Difference Between G-Tube And J-Tube In Tabular Form

BASIS OF COMPARISON G-TUBE J-TUBE
Insertion The G-tube is inserted in the stomach by making a small cut in the abdomen.   J tube is inserted in the middle part of the small intestine.  
Main Use The main use of the G-tube is to provide the body with the required medications and food as well as to release the stomach gases.   The main use of the J-tube is to supply the body with essential nutrients and medications.  
Supply Of Nutrients The G tube makes the supply of nutrients faster because of the large area of the stomach.   The J tube takes a lot of time to supply nutrients. It can take up to 24 hours for the nutrients to reach the body.  
Suitability The G-tube is suitable for patients who have difficulty in swallowing because of stroke, esophageal atresia or tracheoesophageal fistula.   The J-tube is suitable for patients who are suffering from chronic vomiting, low stomach motility or high risk for aspiration.  
Method Of Insertion The G-tube can be placed through an endoscope, laparoscope or by an open abdomen surgery.   The J-tube is placed either endoscopically, laparoscopically , through the gastric bypass procedure or Roux-en-Y.    
Change At Home The G-tubes are easy to change and can be changed at home.   J-tubes are somehow technical to insert and therefore cannot be changed at home.  

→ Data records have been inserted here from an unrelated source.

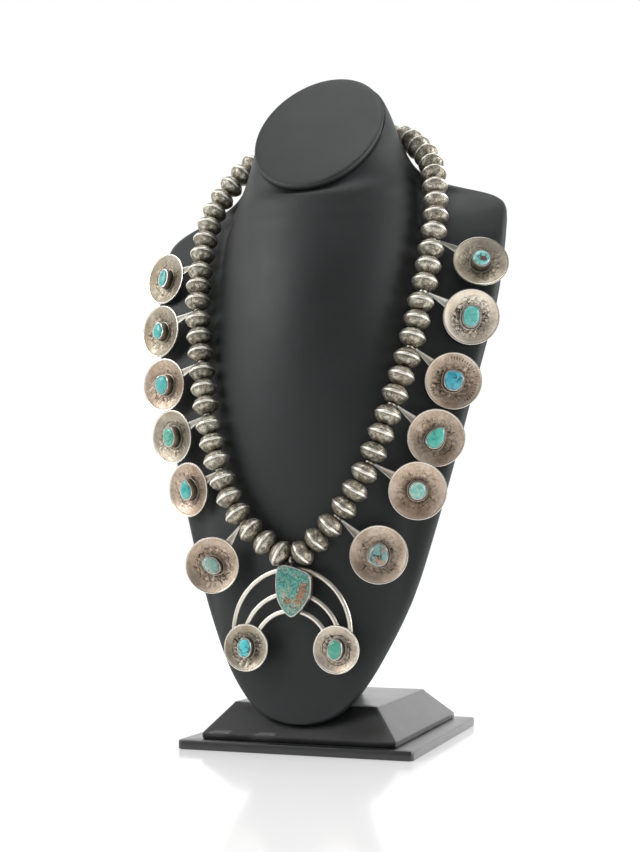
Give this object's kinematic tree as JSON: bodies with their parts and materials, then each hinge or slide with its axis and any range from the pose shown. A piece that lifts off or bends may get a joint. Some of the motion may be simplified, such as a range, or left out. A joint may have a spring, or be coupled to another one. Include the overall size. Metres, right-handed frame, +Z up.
{
  "type": "squash blossom necklace on a neck bust with a stepped base",
  "caption": "Squash blossom necklace of domed silver beads, dished coins with turquoise stones and a crescent pendant, worn by a plain black neck bust on a stepped base.",
  "frame": {"origin": "middle of the slab's underside, where the stand rests on a table", "axes": "+Z up, the chest faces -Y, +X to the right of the picture"},
  "size_m": [0.2128, 0.1495, 0.3734],
  "materials": {
    "base_leatherette": "satin",
    "bust_leatherette": "satin",
    "bead_silver": "worn and oxidised",
    "coin_silver": "worn and oxidised",
    "turquoise": "polished",
    "thread": "matt"
  },
  "bodies": {
    "stand": {"base_slab": "base_leatherette", "base_block": "base_leatherette", "neck_bust": "bust_leatherette", "neck_cap": "bust_leatherette", "bead_string_left": "bead_silver", "bead_string_right": "bead_silver", "thread": "thread", "clasp": "bead_silver", "blossom_l1": "coin_silver", "blossom_l2": "coin_silver", "blossom_l3": "coin_silver", "blossom_l4": "coin_silver", "blossom_l5": "coin_silver", "blossom_l6": "coin_silver", "blossom_r1": "coin_silver", "blossom_r2": "coin_silver", "blossom_r3": "coin_silver", "blossom_r4": "coin_silver", "blossom_r5": "coin_silver", "blossom_r6": "coin_silver", "stone_l1": "turquoise", "stone_l2": "turquoise", "stone_l3": "turquoise", "stone_l4": "turquoise", "stone_l5": "turquoise", "stone_l6": "turquoise", "stone_r1": "turquoise", "stone_r2": "turquoise", "stone_r3": "turquoise", "stone_r4": "turquoise", "stone_r5": "turquoise", "stone_r6": "turquoise"},
    "naja": {"naja": "coin_silver", "naja_stone": "turquoise", "naja_stone_left": "turquoise", "naja_stone_right": "turquoise"}
  },
  "joints": [
    {"name": "naja_swing", "type": "hinge", "parent": "stand", "child": "naja", "pos_m": [0, -0.0712, 0.0964], "axis": [-1, 0, 0], "range_deg": [-6, 25]}
  ]
}
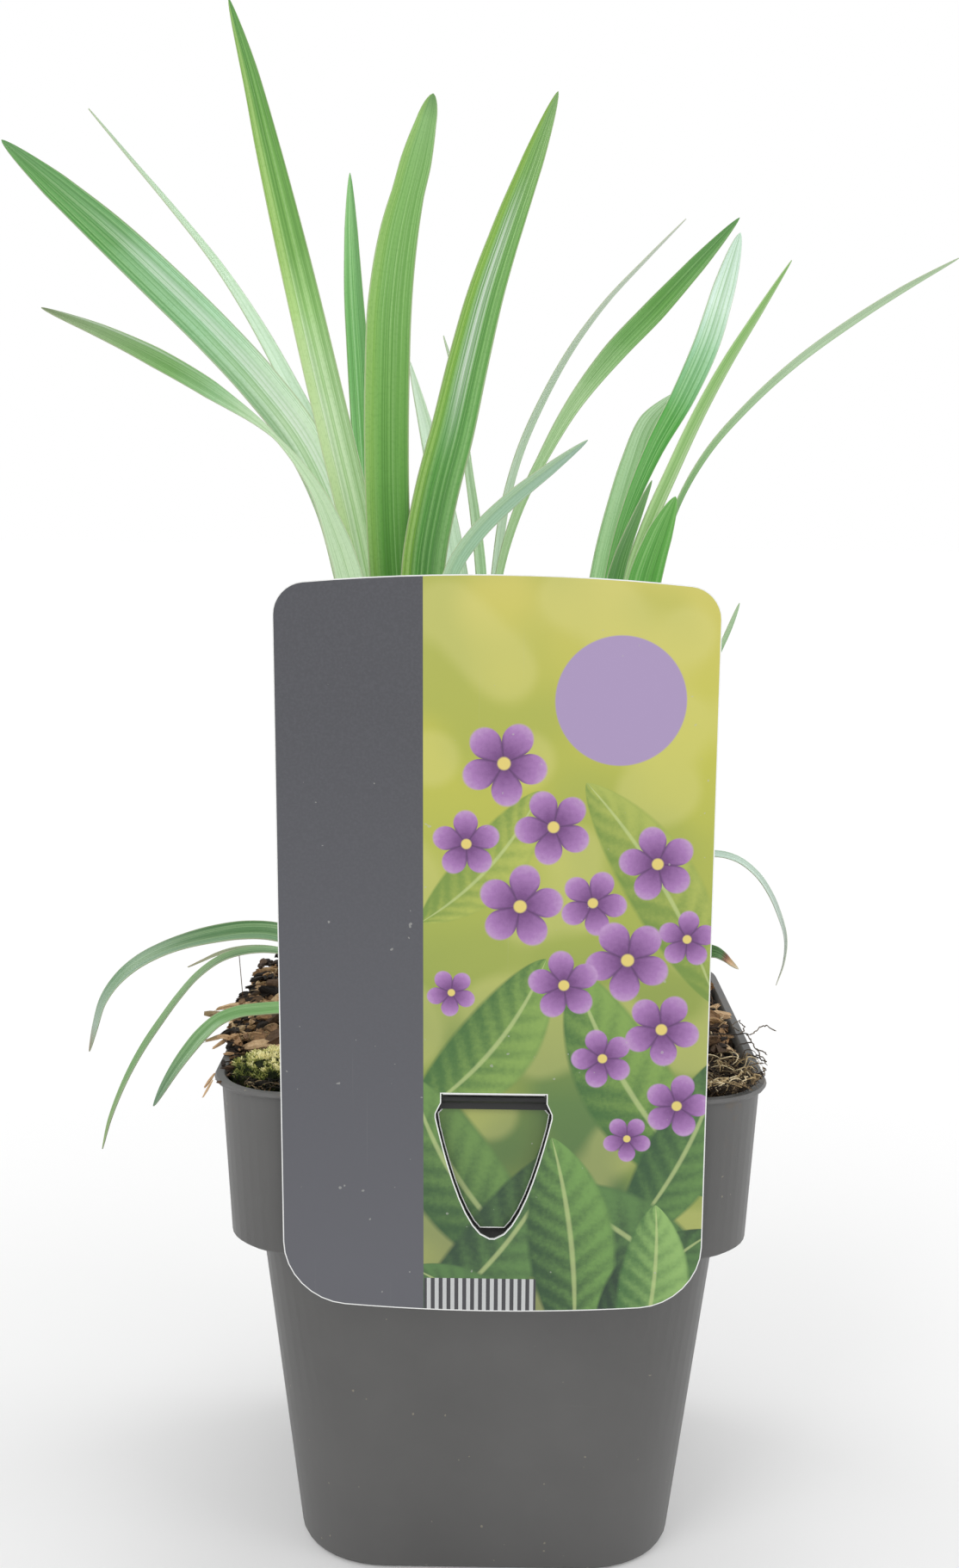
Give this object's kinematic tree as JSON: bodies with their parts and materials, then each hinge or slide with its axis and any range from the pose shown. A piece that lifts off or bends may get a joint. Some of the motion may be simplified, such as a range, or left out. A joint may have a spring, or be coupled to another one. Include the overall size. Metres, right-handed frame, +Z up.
{
  "type": "potted liriope plant",
  "caption": "Evergreen grass-like liriope plant with arching strap leaves in a square black nursery pot with a tall hang label on its front rim.",
  "frame": {"origin": "Centre of the flat base of the pot, on the surface that it stands on.", "axes": "+Z is up, away from the base. The label hangs on the -Y side, which is the front. +X is to the right when the front is seen."},
  "size_m": [0.243, 0.1371, 0.381],
  "materials": {
    "pot_plastic": "matte black moulded plastic",
    "label_sheet": "thin printed plastic sheet, satin",
    "soil_mix": "damp bark and peat, rough",
    "crown_sheath": "dry fibrous sheath",
    "moss_green": "soft moss",
    "bark_brown": "rough bark",
    "straw_tan": "dry straw",
    "leaf_fresh": "fresh green leaf, satin",
    "leaf_deep": "deep green leaf, slightly glossy",
    "leaf_pale": "pale green leaf",
    "leaf_grey": "grey-green leaf"
  },
  "bodies": {
    "root": {"bark_chip_back": "bark_brown", "bark_chip_back_left": "bark_brown", "bark_chip_back_right": "bark_brown", "bark_chip_front_left": "bark_brown", "bark_chip_left": "bark_brown", "bark_chip_right": "bark_brown", "bark_sliver_left": "straw_tan", "crown_left": "crown_sheath", "crown_middle": "crown_sheath", "crown_right": "crown_sheath", "hang_label": "label_sheet", "leaf_arch_right": "leaf_deep", "leaf_back_blade": "leaf_pale", "leaf_behind_label": "leaf_grey", "leaf_broad_centre": "leaf_fresh", "leaf_broad_left": "leaf_deep", "leaf_brown_tip": "leaf_grey", "leaf_dark_edge": "leaf_deep", "leaf_droop_front": "leaf_grey", "leaf_droop_middle": "leaf_grey", "leaf_droop_upper": "leaf_grey", "leaf_dry_thread": "straw_tan", "leaf_folded_right": "leaf_grey", "leaf_gloss_centre": "leaf_deep", "leaf_hook_right": "leaf_pale", "leaf_long_arch": "leaf_grey", "leaf_low_left": "leaf_fresh", "leaf_pale_side": "leaf_pale", "leaf_short_front": "leaf_fresh", "leaf_silver_right": "leaf_grey", "leaf_slim_centre": "leaf_deep", "leaf_slim_right": "leaf_fresh", "leaf_spike_back": "leaf_pale", "leaf_tallest": "leaf_fresh", "leaf_thin_arch": "leaf_pale", "leaf_thin_back_left": "leaf_pale", "moss_cushion": "moss_green", "pot": "pot_plastic", "potting_mix": "soil_mix", "straw_mat": "straw_tan", "straw_sliver_right": "straw_tan"}
  },
  "joints": []
}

Feeding Operation Feeding is faster because the stomach has an expandable area and fundus (upper curved part of the stomach).   It requires slow continuous feeding with a pump.  
Side-Effects After insertion of G-tube, a complication of the presence of a G-tube can be the formation of granulation tissue, which can be irritating, painful and bleed easily.   After insertion, of the J tube, problems such as irritation and granulation tissue may be expected.